Pour revenir au cas Cyberpunk 2077, même si j’y reviendrai plus en détails dans mon test qui sera publié plus tard (via la version PC), nous avons également eu droit à tout un tas d’affirmations et de promesses qui ne sont pas dans le jeu aujourd’hui. Ce n’est pas honnête, et cela a contribué à la grogne des joueurs autour du jeu. Depuis que l’industrie des jeux AAA est largement financée par des actions en bourse, il ne faut tout de même pas oublier que les acheteurs ne sont pas actionnaires et s’attendent à avoir un jeu proche de ce qui leur a été montré, parfois des années durant. Sans parler des développeurs qu’on ne prévient parfois même pas quand un jeu est reporté, alors qu’ils « crunchent » depuis des mois ou des années. Respect, où es-tu ?
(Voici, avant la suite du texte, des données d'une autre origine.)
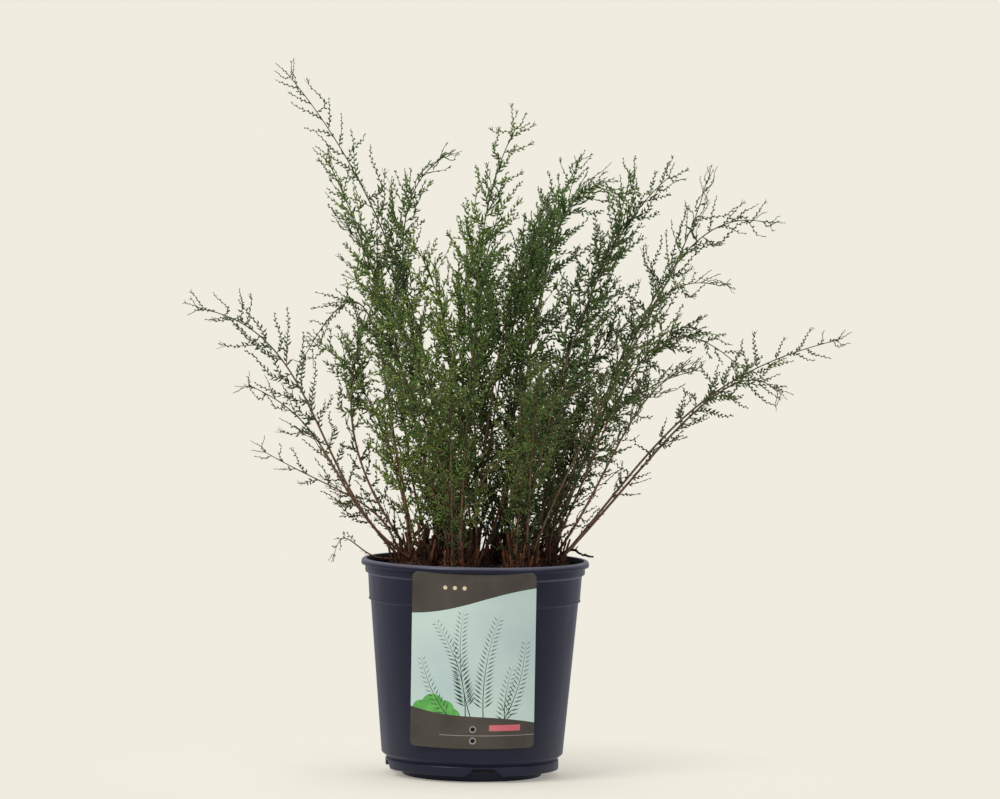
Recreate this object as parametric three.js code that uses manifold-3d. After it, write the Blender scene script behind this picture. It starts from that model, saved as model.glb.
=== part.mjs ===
// A male fern with narrow many-fingered leaflets, growing in a plastic nursery pot.
// Millimetres, +Z up. The origin is on the pot's axis, on the ground. -Y is the front, where the label is.

import * as THREE from 'three';
import { mergeVertices } from 'three/addons/utils/BufferGeometryUtils.js';
import Module from 'manifold-3d';

const wasm = await Module();
wasm.setup();

// Driving dimensions of the pot
const POT_SIDES = 28;
const POT_HEIGHT = 180;
const LIP_RADIUS = 95;
const LIP_UNDERSIDE_Z = 174.5;
const LIP_SEAT_RADIUS = 91.7;
const COLLAR_TOP = { r: 89.2, z: 167 };
const COLLAR_BOTTOM = { r: 87.9, z: 147.6 };
const RAISED_LINE = 0.7;
const WALL_TOP = { r: 86.6, z: 145 };
const WALL_BOTTOM = { r: 75.7, z: 18.5 };
const GROOVE = { r: 70.6, z: 14.4 };
const SKIRT = { r: 72.3, top: 13.4, bottom: 5.9 };
const FOOT_RING = { inner: 53, outer: 58, height: 5.9 };
const CENTRE_FOOT_RADIUS = 12;
const FLOOR_UNDERSIDE_Z = 4.2;
const FLOOR_TOP_Z = 9.4;
const WALL_THICKNESS = 1.8;
const DRAIN = { count: 4, firstDegrees: -82, topWidth: 17, bottomWidth: 35, top: 12, bottom: 4.6 };
const DRAIN_REACH = { inner: 59.5, outer: 78 };

// Driving dimensions of the growing mix and the rootstocks
const GAP = 0.3;
const SOIL_RINGS = [{ r: 74, z: 169.5 }, { r: 45, z: 173 }, { r: 17, z: 174 }];
const SOIL_EDGE_Z = 167;
const SOIL_LUMPS = 1.1;
const CROWN_SIDES = 8;
const CROWN_BOTTOM_Z = 160;
const CROWN_TOP_Z = 185;
const CROWN_RINGS = [
  { r: 0.8, z: 163 }, { r: 0.98, z: 173 }, { r: 0.82, z: 179 }, { r: 0.46, z: 183.5 },
];
const SCALE_RELIEF = 1.3;
const CROWNS = {
  left: { x: -50, y: -8, r: 20 },
  centre: { x: -6, y: -4, r: 17 },
  right: { x: 57, y: -5, r: 20 },
  back_left: { x: -26, y: 38, r: 17 },
  back_right: { x: 26, y: 42, r: 15 },
  front_left: { x: -12, y: -48, r: 15 },
  front_right: { x: 38, y: -42, r: 15 },
};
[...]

5. Une meilleure transparence de la presse mainstream
Le travail de la presse mainstream ne doit pas être de générer de la « hype » pour transformer chaque annonce en usine à clic, mais d’informer les joueurs et les joueuses. Je ne souhaite pas faire de procès d’intention, ou donner de leçon de morale, parce que nous avons tous notre rôle à jouer dans cette « affaire ».
Cela commence, et je m’engage à le faire dès aujourd’hui, par spécifier automatiquement quand un trailer n’est pas représentatif de l’expérience finale d’un jeu vidéo. C’est très simple à mettre en place, et je m’engage à mettre la mention « trailer en CGI non représentatif du gameplay réel » ou une mention de ce genre sous chacune des vidéos que je publierai.
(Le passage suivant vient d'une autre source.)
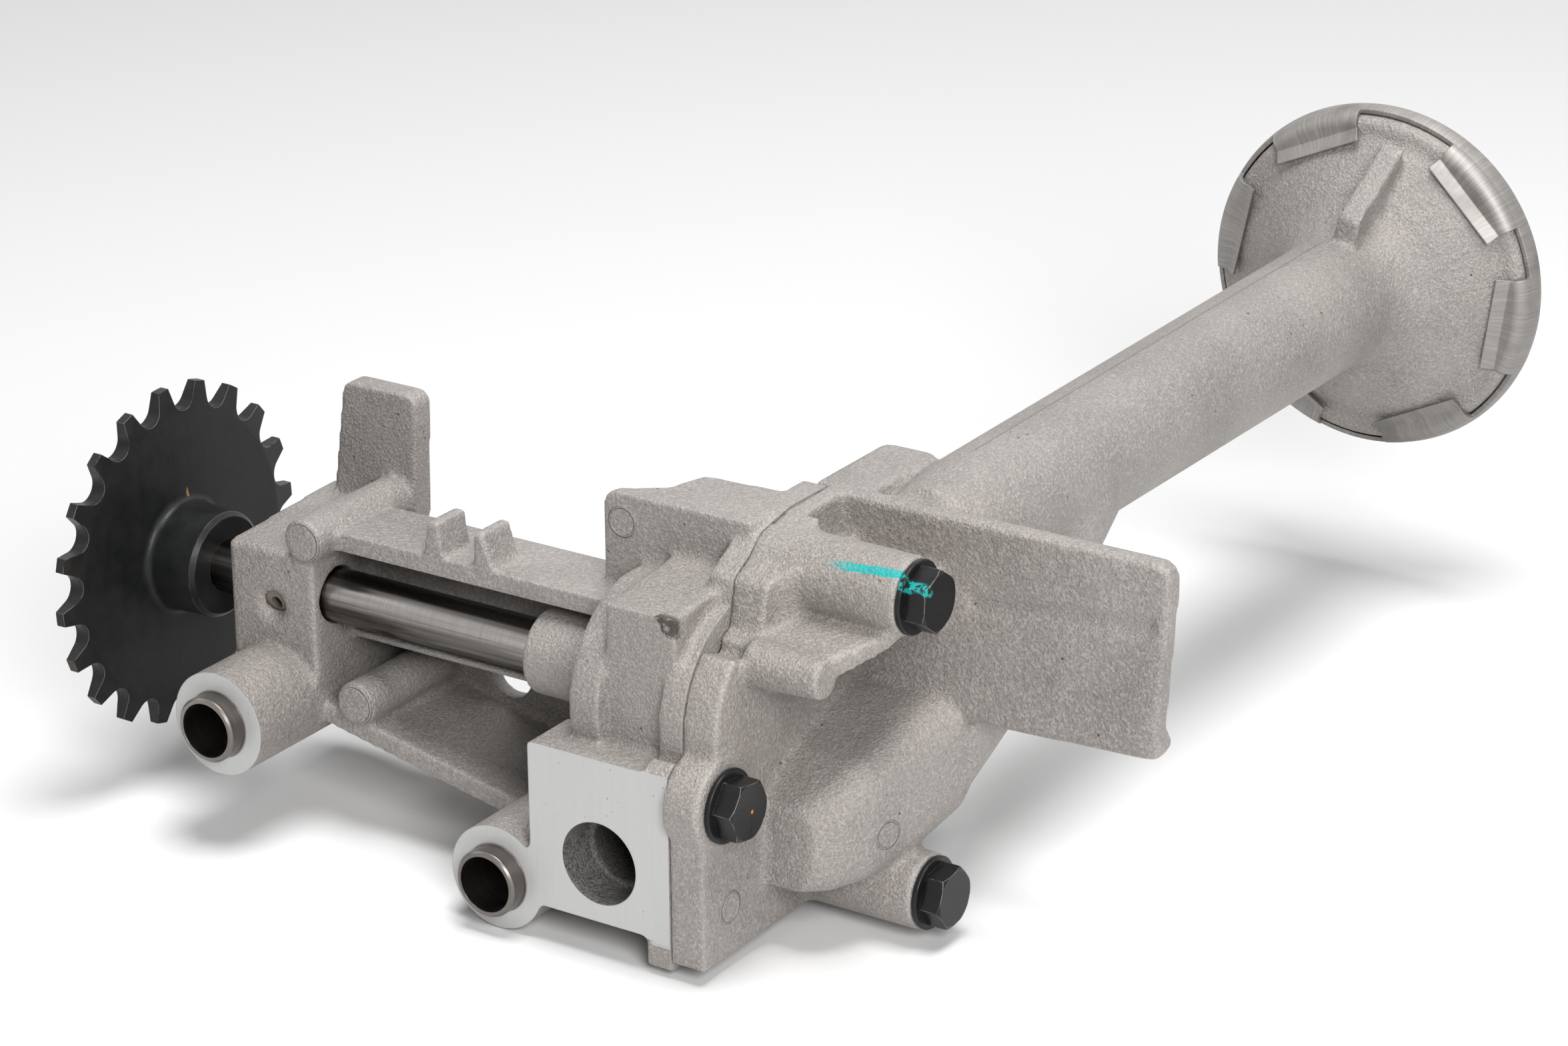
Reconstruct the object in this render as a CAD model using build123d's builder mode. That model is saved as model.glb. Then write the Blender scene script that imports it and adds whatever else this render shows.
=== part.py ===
"""Chain driven oil pump with a cast suction tube and a crimped strainer.

Units are millimetres and +Z is up.
X runs along the drive shaft from the sprocket to the pump body.
The machined mounting faces look along -Y and the suction tube runs off along +Y.
The origin is on the drive shaft axis, level with the front mounting bolt.
"""
import math
import os

from build123d import *

os.makedirs("parts", exist_ok=True)

# Shaft, bushes and running clearances
shaft_r = 5.0
running_gap = 0.04
body_gap = 0.35
bush_wall = 1.25
bush_r = shaft_r + bush_wall
shaft_hole_r = shaft_r + body_gap
shaft_chamfer = 0.6
shaft_tail = 4.16
shaft_nose = 1.16

# Overlap that joins two forms of one casting
lap = 1.0

# Chain sprocket
teeth = 20
chain_pitch = 9.525
sprocket_tip_r = 32.93
pitch_r = chain_pitch / (2 * math.sin(math.pi / teeth))
tooth_phase = 3.7
seat_r = 2.8
seat_lift = 0.3
seat_angle = math.radians(68)
gullet_reach = 3.0
plate_face = -27.14
plate_thick = 3.2
tip_thick = 1.8
bevel_start_r = 27.6
hub_r = 10.1
hub_taper = 0.4
hub_end = -16.6
hub_chamfer = 0.8
sprocket_fillet = 1.6

# Pump body along the drive shaft
parting = 99.44
body_length = 23.94
body_left = parting - body_length
end_wall = 4.0
chamber_left = body_left + end_wall
body_r = 19.6
joint_flange = 5.0
pump_hub_r = 8.0
hub_left = body_left - 18.5
rear_bush_left = body_left - 13.5

# Mounting face, bosses and dowel sleeves
mount_y = -24.09
boss_a = (0.0, -19.27)
boss_b = (parting - 36.93, -33.65)
boss_a_r = 10.0
boss_b_r = 9.8
boss_depth = 48.5
bolt_hole_r = 4.5
sleeve_r = 6.25
sleeve_seat_r = 6.45
sleeve_bore_r = 5.25
sleeve_out = 3.6
sleeve_in = 9.0
sleeve_chamfer = 0.4

# Bearing support next to the sprocket
block_left = -9.6
block_right = 10.0
block_front = -7.5
block_back = 24.0
block_low = -16.0
block_top_front = 9.2
block_top_back = 11.0
front_bush_left = -9.2
front_bush_right = 7.0
tab_front = 19.0
tab_back = 24.0
tab_root = 8.0
tab_top = 33.4
tab_foot = (-6.2, 13.3)
tab_head = (-2.6, 14.3)
tab_corner = 2.6
stub_r = 4.2
stub_a = (8.7, 12.8)
stub_a_front = -8.6
stub_b = (18.7, -17.2)
stub_b_front = -8.0
oil_hole = (0.1, -1.7)
oil_hole_r = 1.2
countersink_r = 3.4
countersink_end_r = 1.3
countersink_depth = 2.2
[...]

Nous avons un travail d’information à livrer, et pas uniquement un rôle de relai des antennes marketing des studios et éditeurs de jeux vidéo. Je vous conseille également de « faire attention » à qui vous suivez vraiment sur des plateformes comme YouTube, Twitter, Instagram, Facebook ou Snapchat. Le rôle d’un influenceur, par exemple, n’est pas de tester un jeu, mais de répondre à un contrat commercial qui consiste à faire parler (en bien, vous l’aurez compris) d’un jeu vidéo ou tout autre produit de consommation.
Savoir quel type de contenu nous regardons me paraît vraiment primordial pour la compréhension de ce que nous regardons. Les contenus sponsorisés ne sont pas toujours indiqués clairement, puisqu’il n’y a pas forcément besoin de payer un vidéaste pour avoir sa confiance et générer du clic. En gros, il faut de plus en plus allumer notre curiosité pour s’informer, n’importe qui ou presque pouvant, de nos jours, avoir beaucoup d’abonnés sans forcément avoir une belle moralité.
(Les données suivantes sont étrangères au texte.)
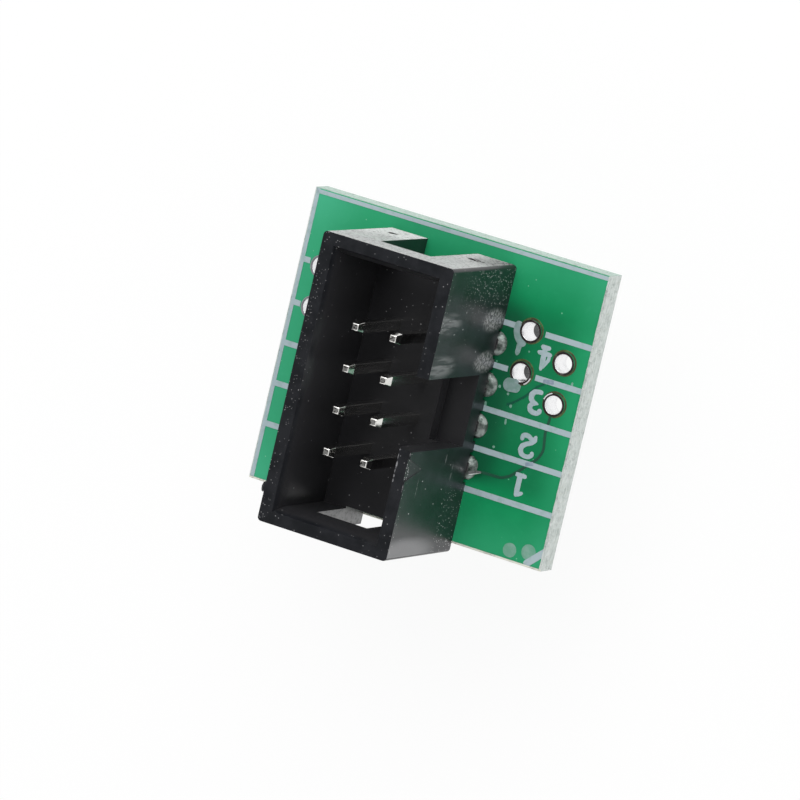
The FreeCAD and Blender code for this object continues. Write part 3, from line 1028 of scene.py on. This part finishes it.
# The digits read with the board turned half round. A third number swells or narrows the stroke.
digitStrokes = {
    "4": [[(7.04, 4.15, 1.15), (7.05, 3.40, 1.15), (7.05, 3.05, 0.95), (7.03, 2.74, 0.55)],
          [(6.74, 4.16, 0.95), (7.40, 4.16, 0.95)],
          [(6.58, 3.79, 0.75), (6.90, 3.80, 1.0), (7.35, 3.80, 1.0), (7.56, 3.78, 0.8)],
          [(7.08, 2.90, 0.7), (7.40, 3.46, 0.75), (7.42, 3.76, 0.7)]],
    "3": [[(7.58, 1.50, 0.95), (7.30, 1.51, 0.95), (7.02, 1.44, 1.05), (6.88, 1.22, 1.2), (6.90, 0.98, 1.15),
           (7.06, 0.82, 1.0), (7.44, 0.77, 0.45)],
          [(7.30, 0.76, 0.6), (7.02, 0.72, 0.95), (6.93, 0.53, 1.1), (6.98, 0.33, 1.1), (7.20, 0.22, 1.05),
           (7.46, 0.23, 1.0), (7.61, 0.36, 1.0), (7.60, 0.56, 0.9)]],
    "2": [[(6.92, -1.58, 0.8), (6.94, -1.26, 0.95), (7.12, -1.19, 1.0), (7.34, -1.22, 1.0),
           (7.54, -1.36, 0.95), (7.72, -1.32, 0.85), (7.82, -1.06, 0.6)],
          [(7.78, -1.12, 0.7), (7.78, -1.38, 0.9), (7.60, -1.55, 0.95), (7.28, -1.70, 0.95),
           (7.04, -1.88, 1.1), (6.98, -2.12, 1.1), (7.10, -2.36, 1.05), (7.34, -2.44, 0.9),
           (7.60, -2.41, 0.95), (7.78, -2.26, 0.95), (7.74, -2.04, 0.8)]],
    "1": [[(7.37, -3.60, 1.15), (7.37, -4.50, 1.15), (7.36, -4.93, 0.8)],
          [(7.02, -3.60, 0.9), (7.80, -3.61, 0.9)],
          [(7.36, -4.80, 0.9), (7.56, -4.70, 0.95), (7.80, -4.58, 0.6)]],
}


def arcPath(middle, radius, start, end, steps=8):
    path = []
    for step in range(steps + 1):
        turn = math.radians(start + (end - start) * step / steps)
        path.append((middle[0] + radius * math.cos(turn), middle[1] + radius * math.sin(turn)))
    return path


def inkPiece(name, paths, width, height=printed["height"], finish="screen_ink", **shape):
    return strokePiece(name, paths, "screen_ink", finish, width, height, **shape)


trimToMask(inkPiece("printedLines", printedLines(), printed["lineWidth"], wobble=0.05))
inkPiece("printedBand", printedBand(), printed["bandWidth"], wobble=0.05)
trimToMask(inkPiece("printedBorder", printedBorder(), printed["borderWidth"], wobble=0.05))
trimToMask(inkPiece("printedCorner", [printed["diagonal"]], printed["diagonalWidth"],
                    printed["diagonalHeight"], wobble=0.04, rounding=0.8))
inkPiece("printedDigits", [path for paths in digitStrokes.values() for path in paths], printed["digitWidth"],
         wobble=0.04, rounding=0.8)

# Blots and specks of ink that the screen left beside the spare holes and the lines
blots = {
    "width": 0.5,
    "height": 0.036,
    "lean": 0.03,
    "paths": [arcPath((5.85, 4.80), 0.84, 150, 262),
              [(4.90, 1.46, 1.3), (5.34, 1.40, 1.7), (5.80, 1.44, 1.6), (6.06, 1.52, 1.0)],
              [(5.36, 4.02, 0.75), (5.34, 3.60, 0.70), (5.31, 3.20, 0.60)]],
    "spots": [(4.08, 0.02, 0.30, 0.13), (5.61, -0.62, 0.36, 0.12), (5.70, 0.30, 0.24, 0.15),
              (6.05, 3.70, 0.14, 0.12), (9.24, 2.66, 0.26, 0.13), (5.24, -2.38, 0.16, 0.16),
              (4.71, 1.22, 0.20, 0.14), (5.35, 0.92, 0.16, 0.14)],
}
inkPiece("printedBlots", blots["paths"], blots["width"], blots["height"], "faint_ink", wobble=0.22,
         grain=1600.0, rounding=1.0)
for index, (x, y, length, width) in enumerate(blots["spots"]):
    inkPiece("printedSpot%d" % (index + 1), [[(x, y), (x + blots["lean"], y - length)]], width,
             finish="ink_veil", wobble=0.3, rounding=1.0)

# Ink smeared where the track lies under a line
smears = {"width": 0.24, "height": 0.06,
          "paths": [[(7.46, -2.90), (8.06, -2.70)], [(7.36, 2.20), (8.12, 2.30)]]}
inkPiece("printedSmears", smears["paths"], smears["width"], smears["height"], "ink_smear", wobble=0.3,
         grain=1600.0, rounding=1.0)

# Crumbs of glass fibre along the two sawn edges beside the lacquer
fringe = {"width": 0.085, "height": 0.07, "pastRight": 0.028, "pastLow": 0.045, "rightEnds": (-0.02, -0.03),
          "lowEnds": (0.05, -0.06)}
fringeX = maskHigh.x / mm + fringe["pastRight"]
fringeY = maskLow.y / mm - fringe["pastLow"]
fringePaths = [[(fringeX, corner.y / mm + shift) for corner, shift
                in zip((maskLow, maskHigh), fringe["rightEnds"])],
               [(maskLow.x / mm + fringe["lowEnds"][0], fringeY), (fringeX + fringe["lowEnds"][1], fringeY)]]
strokePiece("sawnFringe", fringePaths, "laminate", "laminate", fringe["width"], fringe["height"], wobble=0.45,
            grain=2400.0)

# Painted highlights: bright crescents where the light catches two of the lips
glints = {"width": 0.07, "height": 0.07,
          "arcs": [((8.39, 1.00), 0.70, 108, 168), ((5.85, 2.27), 0.71, -62, -12)]}
strokePiece("lipGlints", [arcPath(*arc) for arc in glints["arcs"]], "hole_plating", "glint", glints["width"],
            glints["height"], corner=0.02, wobble=0.1, rounding=1.0)

# Two round veils of thin ink in the corner
veils = {"radius": 0.44, "height": 0.026, "spots": [(7.81, -8.10, 0.44), (9.04, -7.88, 0.47)]}
veilPaths = [[(x + side * radius, y, radius / veils["radius"]) for side in (-1, 1)]
             for x, y, radius in veils["spots"]]
inkPiece("printedVeils", veilPaths, 2 * veils["radius"], veils["height"], "ink_veil", wobble=0.06,
         rounding=1.0)

coveredTracks = {
    "width": 0.17,
    "faintWidth": 0.136,
    "height": 0.036,
    "corner": 0.8,
    "front": [[(4.90, -4.14), (6.21, -4.11), (6.75, -3.83), (7.51, -3.08), (8.22, -2.33), (8.45, -1.82),
               (8.30, -0.77), (8.38, 0.36)]],
    "faint": [[(5.45, 0.20), (5.80, 0.42), (6.47, 0.99), (7.08, 1.75), (7.50, 2.05)]],
}
strokePiece("coveredTracks", coveredTracks["front"], "solder_mask", "track", coveredTracks["width"],
            coveredTracks["height"], coveredTracks["corner"], wobble=0.12)
strokePiece("faintTracks", coveredTracks["faint"], "solder_mask", "faint_track", coveredTracks["faintWidth"],
            coveredTracks["height"], coveredTracks["corner"], wobble=0.2)
print("ink printed")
ARK 2 – Un bel exemple de bande-annonce non représentative du jeu
Point Bonus – Le syndrôme de la goutte d’eau
De mon point de vue, Cyberpunk 2077 a « ramassé » pour tous les autres abus de ces dernières années. Anthem, Fallout 76, No Man’s Sky, les AAA buggés made in Ubisoft, les microtransactions abusives d’EA, les plantages serveurs et mises à jour outrancières de Call of Duty, la hausse des prix des jeux exclusifs PS5, Halo: Infinite, les exemples de respect douteux des joueurs et joueuses de jeux vidéo est mis à rude épreuve depuis trop longtemps.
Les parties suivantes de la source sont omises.